*What the task requires*:
Scan the data beneath this task and copy each line that includes "hinge".

*Supplied information*:

========================

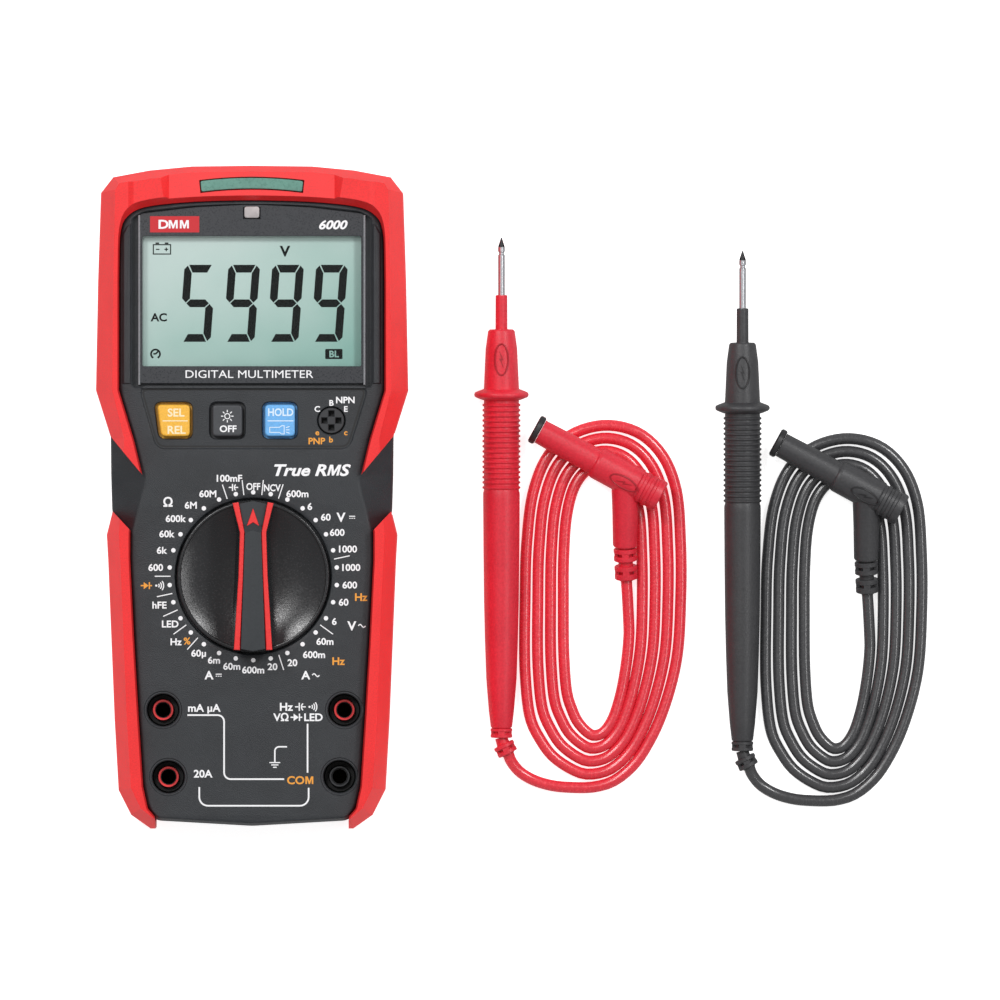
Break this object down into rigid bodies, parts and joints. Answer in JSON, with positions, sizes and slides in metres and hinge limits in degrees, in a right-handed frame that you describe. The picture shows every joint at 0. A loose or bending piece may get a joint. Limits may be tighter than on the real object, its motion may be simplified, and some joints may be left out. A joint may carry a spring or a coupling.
{
  "type": "handheld digital multimeter with test leads",
  "caption": "Handheld digital multimeter with rotary range switch, display, push keys, input sockets and tilt stand, lying beside its red and black test leads with probes.",
  "frame": {"origin": "centre of the meter's back face, on the table that the meter and its leads lie on", "axes": "+X to the right across the front panel, +Y from the input sockets towards the display, +Z out of the front panel"},
  "size_m": [0.2319, 0.1844, 0.056],
  "materials": {
    "charcoal_plastic": "fine spark-eroded grain, satin",
    "red_bumper": "smooth satin red moulding",
    "display_glass": "clear acrylic with a glossy face",
    "lcd_film": "pale green reflective display film",
    "diffuser_plastic": "frosted white light guide",
    "light_pipe": "translucent grey-green light bar",
    "clear_lens": "small clear lens",
    "yellow_key": "satin yellow key",
    "charcoal_key": "satin dark key",
    "blue_key": "satin light blue key",
    "silicone": "translucent silicone rubber",
    "socket_black": "black moulded plastic",
    "knob_plastic": "smooth satin dark knob",
    "knob_red": "red second shot in the knob",
    "nylon": "natural nylon",
    "steel": "polished nickel-plated steel",
    "brass": "turned brass",
    "circuit_board": "green solder mask",
    "fuse_ceramic": "glazed ceramic tube",
    "cell_jacket": null,
    "jack_red": "red socket ring",
    "jack_black": "dark socket ring",
    "red_grip": "soft satin red elastomer",
    "red_cable": "flexible satin red jacket",
    "black_grip": "soft satin dark elastomer",
    "black_cable": "flexible satin dark jacket"
  },
  "bodies": {
    "meter": {"front_case": "charcoal_plastic", "rear_case": "charcoal_plastic", "battery_door": "charcoal_plastic", "upper_bumper": "red_bumper", "lower_left_bumper": "red_bumper", "lower_right_bumper": "red_bumper", "display_lens": "display_glass", "lcd_panel": "lcd_film", "lcd_backlight": "diffuser_plastic", "ncv_light_pipe": "light_pipe", "indicator_lens": "clear_lens", "keypad_membrane": "silicone", "transistor_socket": "socket_black", "main_board": "circuit_board", "fuse_ma": "fuse_ceramic", "fuse_20a": "fuse_ceramic", "current_shunt": "brass", "buzzer": "socket_black", "battery_door_screw": "steel", "jack_ma": "jack_red", "jack_volt": "jack_red", "jack_20a": "jack_red", "jack_com": "jack_black", "contact_ma": "brass", "contact_volt": "brass", "contact_20a": "brass", "contact_com": "brass", "battery_cell_1": "cell_jacket", "case_screw_1": "steel", "battery_cell_2": "cell_jacket", "case_screw_2": "steel", "battery_cell_3": "cell_jacket", "case_screw_3": "steel", "battery_cell_4": "cell_jacket", "case_screw_4": "steel"},
    "selector": {"selector_knob": "knob_plastic", "knob_inlay": "knob_red", "knob_cap": "knob_plastic", "switch_rotor": "nylon", "detent_spring": "steel"},
    "select_button": {"select_button": "yellow_key"},
    "backlight_button": {"backlight_button": "charcoal_key"},
    "hold_button": {"hold_button": "blue_key"},
    "stand": {"kickstand": "charcoal_plastic"},
    "red_lead": {"red_probe_handle": "red_grip", "red_probe_tip": "steel", "red_probe_relief": "red_grip", "red_cable_tail": "red_cable", "red_cable_coil": "red_cable", "red_plug_body": "red_grip", "red_plug_relief": "red_grip", "red_plug_contact": "brass"},
    "black_lead": {"black_probe_handle": "black_grip", "black_probe_tip": "steel", "black_probe_relief": "black_grip", "black_cable_tail": "black_cable", "black_cable_coil": "black_cable", "black_plug_body": "black_grip", "black_plug_relief": "black_grip", "black_plug_contact": "brass"}
  },
  "joints": [
    {"name": "selector_turn", "type": "hinge", "parent": "meter", "child": "selector", "pos_m": [0.0004, -0.022, 0.05], "axis": [0, 0, 1], "continuous": true},
    {"name": "select_press", "type": "slide", "parent": "meter", "child": "select_button", "axis": [0, 0, -1], "range_m": [0, 0.0008], "stiffness_N_per_m": 900, "springref_m": -0.0002},
    {"name": "backlight_press", "type": "slide", "parent": "meter", "child": "backlight_button", "axis": [0, 0, -1], "range_m": [0, 0.0008], "stiffness_N_per_m": 900, "springref_m": -0.0002},
    {"name": "hold_press", "type": "slide", "parent": "meter", "child": "hold_button", "axis": [0, 0, -1], "range_m": [0, 0.0008], "stiffness_N_per_m": 900, "springref_m": -0.0002},
    {"name": "stand_swing", "type": "hinge", "parent": "meter", "child": "stand", "pos_m": [0, 0.063, 0.0021], "axis": [1, 0, 0], "range_deg": [0, 60]},
    {"name": "red_lead_lift", "type": "slide", "parent": "meter", "child": "red_lead", "axis": [0, 0, 1], "range_m": [0, 0.08]},
    {"name": "black_lead_lift", "type": "slide", "parent": "meter", "child": "black_lead", "axis": [0, 0, 1], "range_m": [0, 0.08]}
  ]
}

========================

*Answer for this exercise*:
Break this object down into rigid bodies, parts and joints. Answer in JSON, with positions, sizes and slides in metres and hinge limits in degrees, in a right-handed frame that you describe. The picture shows every joint at 0. A loose or bending piece may get a joint. Limits may be tighter than on the real object, its motion may be simplified, and some joints may be left out. A joint may carry a spring or a coupling.
    {"name": "selector_turn", "type": "hinge", "parent": "meter", "child": "selector", "pos_m": [0.0004, -0.022, 0.05], "axis": [0, 0, 1], "continuous": true},
    {"name": "stand_swing", "type": "hinge", "parent": "meter", "child": "stand", "pos_m": [0, 0.063, 0.0021], "axis": [1, 0, 0], "range_deg": [0, 60]},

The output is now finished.